Image courtesy of Flickr user williamhook

It could soon be more difficult to fool Genius Bar employees into servicing an iPhone or iPad under warranty after it has been carelessly dropped by the user, even without physical damage, as Apple has won a patent for embedding sensors into devices' cover glass to record strain on the part from twists and drops.

The patent, simply entitled "Embedded Data Acquisition," describes a method in which a number of sensors could be embedded directly into the glass to detect and record forces that act upon the glass. This is preferable to the current method of attaching external sensors to the glass, Apple argues, because those sensors tend to become detached when the glass impacts a hard surface.

Apple primarily imagines using this new instrumentation for manufacturing and product development purposes, gathering more detailed data from drop and impact tests.
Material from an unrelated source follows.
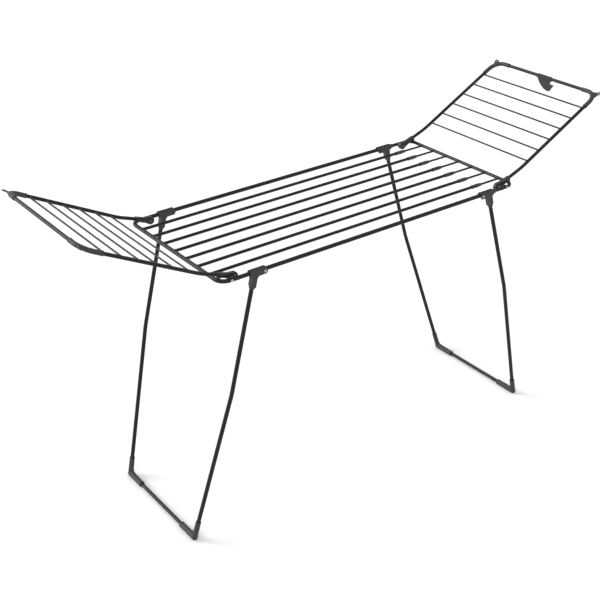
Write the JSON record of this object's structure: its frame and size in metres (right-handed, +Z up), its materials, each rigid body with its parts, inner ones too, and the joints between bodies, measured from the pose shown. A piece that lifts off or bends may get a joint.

Information from embedded piezoelectric sensors would be recorded to a device's internal memory and made accessible for engineers to more fully understand the stresses that lead glass to crack.

Aside from designing more resilient glass, Apple does discuss a secondary use for this data: determining how devices brought in for service have been treated by their owners.

Apple has developed a method of embedding a grid of piezoelectric sensors into a device's cover glass.
Apple has developed a method of embedding a grid of piezoelectric sensors into a device's cover glass.

"(The data) may be used to evaluate a user's treatment of the device," the patent reads. "In particular, if a damaged device is brought in for service, the data from the sensor may be read and evaluated to see what caused the damage. Furthermore, the data may indicate a history (or no history) of rough treatment of the device."

Apple would then use that data, presumably in conjunction with other criteria, in determining whether it should service that device under warranty.

Dhaval Shah, Stephen B. Lynch, and Andrzej Baranski are credited with the invention of Apple's U.S. Patent No. 8,939,037.